The provisional 7-day average daily new confirmed and probable cases (by date of test collection) for CDC week 39 was 320, an increase from the previous daily average of 296 for CDC week 37. The percentage of respiratory specimens testing positive for SARS-CoV-2 remains high, with 10.7% of symptomatic patients presenting to area hospitals testing positive in week 39.
A provisional total of 226 confirmed and probable COVID-19 cases were diagnosed in school-aged children (5 to 17 years) during CDC week 39 (week ending 9/26/2020), an increase from the previous week for this age group. The percentage of cases occurring in young adults aged 18 to 22 years has increased to 13% for the month of September.
Of the cases requiring hospitalization to date, more than two-thirds (66%) have been under 65 years of age, and over half reported having a chronic health condition. Diabetes has been an underlying high-risk health condition reported in about a third of all hospitalized patients with COVID-19.
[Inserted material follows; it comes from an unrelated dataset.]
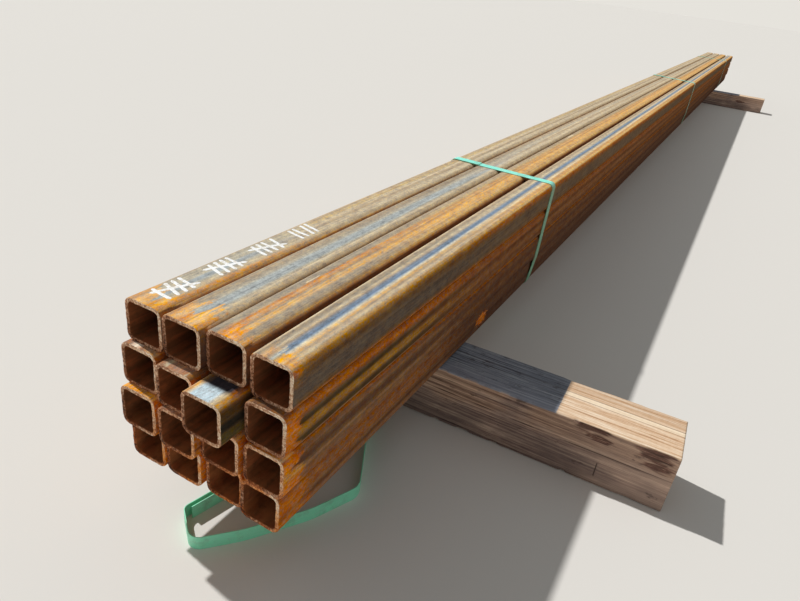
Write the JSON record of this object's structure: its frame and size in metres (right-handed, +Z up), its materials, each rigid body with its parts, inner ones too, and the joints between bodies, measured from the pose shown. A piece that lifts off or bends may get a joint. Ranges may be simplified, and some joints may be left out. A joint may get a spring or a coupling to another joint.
{
  "type": "strapped stack of square steel tubing",
  "caption": "Strapped stack of weathered square steel tubes with staggered ends, lying across two sawn timber bearers, with a strap slipped off one end.",
  "frame": {"origin": "bottom centre of the whole stack's box, on the floor under its bearers", "axes": "+X along the tubes, away from the end where the slipped-off strap lies; +Y to the bundle's left seen from that end; +Z up"},
  "size_m": [6.131, 0.8132, 0.3003],
  "materials": {
    "tube_steel": "hot-rolled mill scale, rusted in streaks along the tubes, with rough cut ends",
    "strap_plastic": "extruded green polyester strapping, slightly embossed",
    "bearer_wood": "weathered rough-sawn timber"
  },
  "bodies": {
    "root": {"bearer_far": "bearer_wood", "bearer_near": "bearer_wood", "loose_strap": "strap_plastic", "strap_far": "strap_plastic", "strap_middle": "strap_plastic", "strap_near": "strap_plastic", "tube_bottom_1": "tube_steel", "tube_bottom_2": "tube_steel", "tube_bottom_3": "tube_steel", "tube_bottom_4": "tube_steel", "tube_lower_1": "tube_steel", "tube_lower_2": "tube_steel", "tube_lower_3": "tube_steel", "tube_lower_4": "tube_steel", "tube_top_1": "tube_steel", "tube_top_2": "tube_steel", "tube_top_3": "tube_steel", "tube_top_4": "tube_steel", "tube_upper_1": "tube_steel", "tube_upper_2": "tube_steel", "tube_upper_3": "tube_steel", "tube_upper_4": "tube_steel"}
  },
  "joints": []
}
Local health experts use hospitalizations, ICU admissions, and ER visits as three of the key indicators in determining the COVID-19 Risk Level (color-coded risk) and corresponding guidelines for activities during our COVID-19 response.
“Today we have 400 new confirmed cases and 50 new probable cases for a total of 450 new COVID-19 cases. Additionally, we have one death. Doctors are now seeing an uptick in Dallas County following the uptick they saw in surrounding counties over the last several weeks. With case numbers increasing, it’s more important than ever that you wear a mask and maintain six-foot distance, wash your hands, and avoid unnecessary crowds. COVID-19 does not discriminate between gatherings at your home or gatherings of a similar size at business establishments, so if you are around people in any indoor setting, please wear you mask and ask others to wear their mask one hundred percent of the time.
We are learning that the mask provides more protection that originally thought for the wearer. Early on, when the CDC recommended universal mask wearing, the slogan was ‘my mask protects you and your mask protects me,’ however, we now know with more research coming in, that the mask protects the wearer as well from higher doses of virus, that masking may result in a person who has been exposed not getting the virus, and in cases where they get the virus, their virus may be less severe because they breathe in less disease particles. So everyone please avoid those crowds and wear that mask. And together, we will get through this and come out stronger on the other side,” said Dallas County Judge Clay Jenkins.